## begin Data

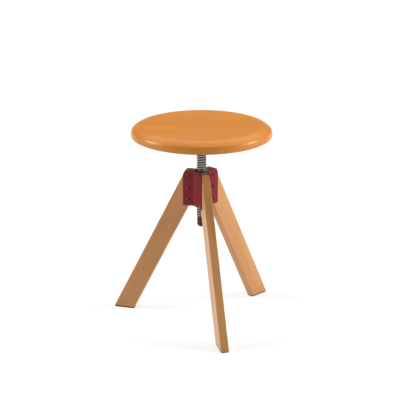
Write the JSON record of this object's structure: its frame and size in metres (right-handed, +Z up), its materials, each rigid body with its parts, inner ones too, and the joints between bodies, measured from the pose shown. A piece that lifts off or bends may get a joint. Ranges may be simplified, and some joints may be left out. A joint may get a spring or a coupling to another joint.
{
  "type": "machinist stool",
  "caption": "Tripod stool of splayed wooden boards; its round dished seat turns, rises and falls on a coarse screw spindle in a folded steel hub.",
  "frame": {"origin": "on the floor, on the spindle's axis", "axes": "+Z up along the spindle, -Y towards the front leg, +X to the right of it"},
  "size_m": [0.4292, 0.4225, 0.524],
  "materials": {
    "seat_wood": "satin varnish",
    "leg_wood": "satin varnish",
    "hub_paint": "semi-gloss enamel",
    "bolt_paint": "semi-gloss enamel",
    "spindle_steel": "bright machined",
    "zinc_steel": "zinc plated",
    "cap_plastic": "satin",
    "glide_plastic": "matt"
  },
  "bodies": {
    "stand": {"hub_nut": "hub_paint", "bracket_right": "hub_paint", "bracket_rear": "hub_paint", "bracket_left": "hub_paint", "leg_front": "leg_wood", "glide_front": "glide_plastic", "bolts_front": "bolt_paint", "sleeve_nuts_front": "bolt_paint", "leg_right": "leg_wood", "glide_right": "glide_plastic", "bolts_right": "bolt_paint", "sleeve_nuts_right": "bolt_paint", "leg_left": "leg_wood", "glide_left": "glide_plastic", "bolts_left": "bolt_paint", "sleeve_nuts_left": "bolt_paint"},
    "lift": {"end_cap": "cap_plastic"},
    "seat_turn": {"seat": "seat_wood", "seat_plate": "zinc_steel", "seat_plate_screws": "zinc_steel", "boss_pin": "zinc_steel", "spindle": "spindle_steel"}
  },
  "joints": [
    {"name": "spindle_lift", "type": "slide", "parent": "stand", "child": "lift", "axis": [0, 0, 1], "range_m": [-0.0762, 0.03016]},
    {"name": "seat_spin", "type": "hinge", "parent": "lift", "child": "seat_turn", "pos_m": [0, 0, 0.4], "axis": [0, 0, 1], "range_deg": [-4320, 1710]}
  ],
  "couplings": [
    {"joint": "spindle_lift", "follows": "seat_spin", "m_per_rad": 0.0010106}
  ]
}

## end Data

Reproduce the material exactly, with every line intact.

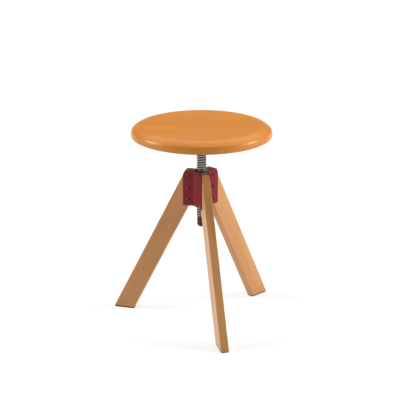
Write the JSON record of this object's structure: its frame and size in metres (right-handed, +Z up), its materials, each rigid body with its parts, inner ones too, and the joints between bodies, measured from the pose shown. A piece that lifts off or bends may get a joint. Ranges may be simplified, and some joints may be left out. A joint may get a spring or a coupling to another joint.
{
  "type": "machinist stool",
  "caption": "Tripod stool of splayed wooden boards; its round dished seat turns, rises and falls on a coarse screw spindle in a folded steel hub.",
  "frame": {"origin": "on the floor, on the spindle's axis", "axes": "+Z up along the spindle, -Y towards the front leg, +X to the right of it"},
  "size_m": [0.4292, 0.4225, 0.524],
  "materials": {
    "seat_wood": "satin varnish",
    "leg_wood": "satin varnish",
    "hub_paint": "semi-gloss enamel",
    "bolt_paint": "semi-gloss enamel",
    "spindle_steel": "bright machined",
    "zinc_steel": "zinc plated",
    "cap_plastic": "satin",
    "glide_plastic": "matt"
  },
  "bodies": {
    "stand": {"hub_nut": "hub_paint", "bracket_right": "hub_paint", "bracket_rear": "hub_paint", "bracket_left": "hub_paint", "leg_front": "leg_wood", "glide_front": "glide_plastic", "bolts_front": "bolt_paint", "sleeve_nuts_front": "bolt_paint", "leg_right": "leg_wood", "glide_right": "glide_plastic", "bolts_right": "bolt_paint", "sleeve_nuts_right": "bolt_paint", "leg_left": "leg_wood", "glide_left": "glide_plastic", "bolts_left": "bolt_paint", "sleeve_nuts_left": "bolt_paint"},
    "lift": {"end_cap": "cap_plastic"},
    "seat_turn": {"seat": "seat_wood", "seat_plate": "zinc_steel", "seat_plate_screws": "zinc_steel", "boss_pin": "zinc_steel", "spindle": "spindle_steel"}
  },
  "joints": [
    {"name": "spindle_lift", "type": "slide", "parent": "stand", "child": "lift", "axis": [0, 0, 1], "range_m": [-0.0762, 0.03016]},
    {"name": "seat_spin", "type": "hinge", "parent": "lift", "child": "seat_turn", "pos_m": [0, 0, 0.4], "axis": [0, 0, 1], "range_deg": [-4320, 1710]}
  ],
  "couplings": [
    {"joint": "spindle_lift", "follows": "seat_spin", "m_per_rad": 0.0010106}
  ]
}